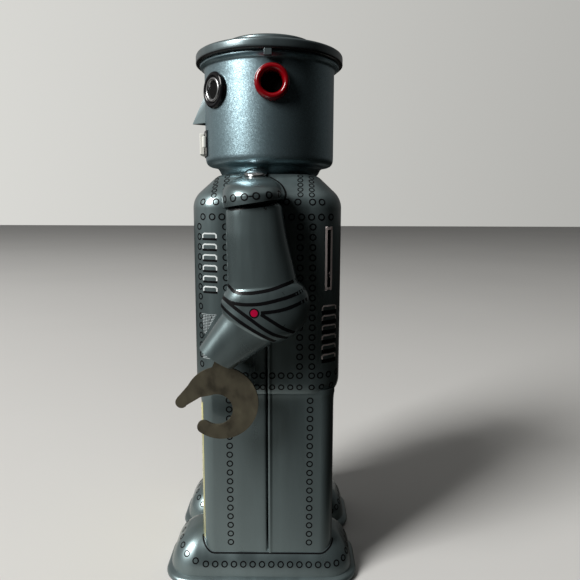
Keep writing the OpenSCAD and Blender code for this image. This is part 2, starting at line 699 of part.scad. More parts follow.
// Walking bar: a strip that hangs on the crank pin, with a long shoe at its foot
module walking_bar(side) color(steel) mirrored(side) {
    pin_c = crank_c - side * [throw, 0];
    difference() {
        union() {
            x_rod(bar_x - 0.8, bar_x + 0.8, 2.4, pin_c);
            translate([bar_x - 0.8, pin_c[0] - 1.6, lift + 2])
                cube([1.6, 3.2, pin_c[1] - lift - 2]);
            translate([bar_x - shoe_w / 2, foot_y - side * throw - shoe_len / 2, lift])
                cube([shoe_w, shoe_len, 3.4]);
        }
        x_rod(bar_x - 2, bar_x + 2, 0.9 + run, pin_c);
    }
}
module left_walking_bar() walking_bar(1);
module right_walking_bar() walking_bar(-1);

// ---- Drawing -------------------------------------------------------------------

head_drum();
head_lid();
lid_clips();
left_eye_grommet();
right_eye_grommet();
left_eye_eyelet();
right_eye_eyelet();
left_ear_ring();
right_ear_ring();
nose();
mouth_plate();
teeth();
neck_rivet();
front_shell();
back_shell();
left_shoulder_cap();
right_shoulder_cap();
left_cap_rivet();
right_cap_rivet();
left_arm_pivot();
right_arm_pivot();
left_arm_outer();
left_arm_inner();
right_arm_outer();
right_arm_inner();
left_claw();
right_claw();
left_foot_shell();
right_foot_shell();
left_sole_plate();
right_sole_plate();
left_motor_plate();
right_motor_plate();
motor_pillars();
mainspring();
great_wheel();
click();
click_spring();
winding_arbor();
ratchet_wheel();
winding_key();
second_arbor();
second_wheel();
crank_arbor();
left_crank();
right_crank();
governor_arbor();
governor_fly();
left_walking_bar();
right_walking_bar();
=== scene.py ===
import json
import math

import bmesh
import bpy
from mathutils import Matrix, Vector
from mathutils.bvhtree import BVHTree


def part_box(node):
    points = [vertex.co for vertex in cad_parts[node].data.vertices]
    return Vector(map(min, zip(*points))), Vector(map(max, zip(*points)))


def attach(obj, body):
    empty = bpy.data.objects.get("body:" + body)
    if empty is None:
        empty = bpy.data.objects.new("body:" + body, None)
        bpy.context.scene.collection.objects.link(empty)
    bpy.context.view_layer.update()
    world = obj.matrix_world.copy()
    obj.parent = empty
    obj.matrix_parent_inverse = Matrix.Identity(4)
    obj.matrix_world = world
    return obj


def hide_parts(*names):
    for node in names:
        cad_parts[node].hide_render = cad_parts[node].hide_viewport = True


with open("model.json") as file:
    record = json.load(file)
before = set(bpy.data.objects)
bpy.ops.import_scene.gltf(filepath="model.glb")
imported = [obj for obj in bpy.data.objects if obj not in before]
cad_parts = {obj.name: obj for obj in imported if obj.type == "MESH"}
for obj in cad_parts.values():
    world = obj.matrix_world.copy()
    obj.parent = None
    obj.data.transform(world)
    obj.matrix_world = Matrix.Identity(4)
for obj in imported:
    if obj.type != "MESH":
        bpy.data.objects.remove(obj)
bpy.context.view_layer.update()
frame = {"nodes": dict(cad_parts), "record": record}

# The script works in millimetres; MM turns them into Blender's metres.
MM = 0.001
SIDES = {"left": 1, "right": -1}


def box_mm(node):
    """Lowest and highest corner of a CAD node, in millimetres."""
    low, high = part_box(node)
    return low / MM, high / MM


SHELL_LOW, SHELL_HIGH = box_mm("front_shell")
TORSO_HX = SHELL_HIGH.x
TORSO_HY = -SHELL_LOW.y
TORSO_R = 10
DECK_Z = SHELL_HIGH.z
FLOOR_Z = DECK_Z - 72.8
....
Goal of the exercise:
Reproduce the lines exactly, taking as the first line the one with "head_drum();" and as the last line the one with "record = json.load(file)", and include nothing else.

Answer to this exercise:
head_drum();
head_lid();
lid_clips();
left_eye_grommet();
right_eye_grommet();
left_eye_eyelet();
right_eye_eyelet();
left_ear_ring();
right_ear_ring();
nose();
mouth_plate();
teeth();
neck_rivet();
front_shell();
back_shell();
left_shoulder_cap();
right_shoulder_cap();
left_cap_rivet();
right_cap_rivet();
left_arm_pivot();
right_arm_pivot();
left_arm_outer();
left_arm_inner();
right_arm_outer();
right_arm_inner();
left_claw();
right_claw();
left_foot_shell();
right_foot_shell();
left_sole_plate();
right_sole_plate();
left_motor_plate();
right_motor_plate();
motor_pillars();
mainspring();
great_wheel();
click();
click_spring();
winding_arbor();
ratchet_wheel();
winding_key();
second_arbor();
second_wheel();
crank_arbor();
left_crank();
right_crank();
governor_arbor();
governor_fly();
left_walking_bar();
right_walking_bar();
=== scene.py ===
import json
import math

import bmesh
import bpy
from mathutils import Matrix, Vector
from mathutils.bvhtree import BVHTree


def part_box(node):
    points = [vertex.co for vertex in cad_parts[node].data.vertices]
    return Vector(map(min, zip(*points))), Vector(map(max, zip(*points)))


def attach(obj, body):
    empty = bpy.data.objects.get("body:" + body)
    if empty is None:
        empty = bpy.data.objects.new("body:" + body, None)
        bpy.context.scene.collection.objects.link(empty)
    bpy.context.view_layer.update()
    world = obj.matrix_world.copy()
    obj.parent = empty
    obj.matrix_parent_inverse = Matrix.Identity(4)
    obj.matrix_world = world
    return obj


def hide_parts(*names):
    for node in names:
        cad_parts[node].hide_render = cad_parts[node].hide_viewport = True


with open("model.json") as file:
    record = json.load(file)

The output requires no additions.